Friday 11 January 2013

DON'T stone the crows


If you want to watch wildlife, you probably won’t drive to a giant supermarket car park on the urban fringes of London. As you park there to load up with your weekly shop, it's easy to overlook the avian spectacle flapping around your feet. Not just a wildlife spectacle but a miracle of adaptation.

Sainsbury’s megastore on the London side of Epsom is home to scores of crows. Now you’re disappointed: crows! Those horrible black scavengers, common as muck and mythologised as harbingers of doom– even associated with the devil in medieval times. Collectively, they’re known as a “murder” of crows. In Van Gogh’s last and darkest painting, the crows gathering among storm clouds on a black horizon are omens of doom. 
 
But if you share my interest in wildlife behaviour, pause by your car for a few moments to watch them next time you go shopping. I’ve long been fascinated by the way these crows, one of our most intelligent and adaptable birds, have created a perfect habitat for themselves in a massive car park – a human cityscape ironically symbolic of everything we are doing to harm the natural environment.


High rise lamps provide the perfect lookout to survey the site for battles and feeding opportunities. Car roofs and trolleys put the crows nearer the ground to scout for scraps of food, while keeping them safe from traffic, and the pavement outside the store front is a tablecloth covered with sticky wrappers, sandwich crusts and crumbs dropped by snacking shoppers. Think what they save Sainsbury's in litter removal...

The supermarket has thoughtfully planted some trees among the parking aisles, shading windscreens from the sun in summer and helping to re-oxygenate a large outdoor fume cupboard. But they’re good for perches too – just high enough to escape from a tetchy shopper – and there are some of those about.

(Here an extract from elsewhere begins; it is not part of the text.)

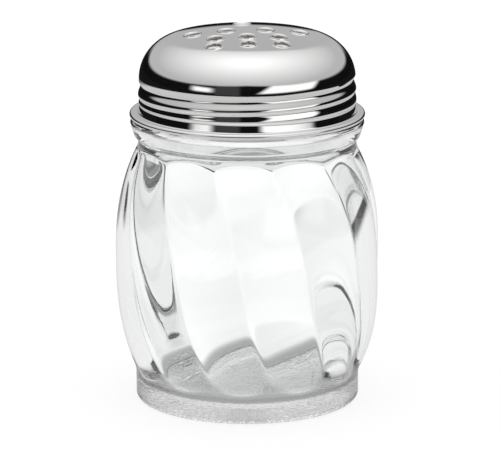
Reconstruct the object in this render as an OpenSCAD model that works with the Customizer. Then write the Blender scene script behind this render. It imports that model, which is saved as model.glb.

Behind the car park is a long screen of mature trees whose branches hold a sizeable roost. The colony is so large in winter that I thought they must be rooks, but no, they are indeed carrion crows, Corvus corone.
I spent a couple of hours watching and photographing the Sainsbury's colony ("murder" is such a loaded term) in their most urban of habitats. And, as I did, I felt a growing sense of thankfulness that at least some wild creatures are able to adapt and thrive in our tarmac towns. None of these species is universally popular: crows, foxes, grey squirrels, rats and pigeons are often lumped together under the term “vermin” – a word I refuse to admit into my personal dictionary (unless we accept homo sapiens as “environmental pest-in-chief”. And look at the photo below: what a bird with attitude!



Imagine if there were no wild creatures capable of exploiting urban habitats…Our towns and cities would feel so empty. 

I’ve spent fruitless hours googling the phrase “Stone the crows”, an expression of surprise or annoyance, and I can’t find an adequate explanation of how it acquired this meaning and usage. When farming was a widespread occupation, children were employed to throw stones at crows stealing crops. I can easily understand that the arrival of crows in fields ripe for harvest would have been annoying, but surely not a great surprise!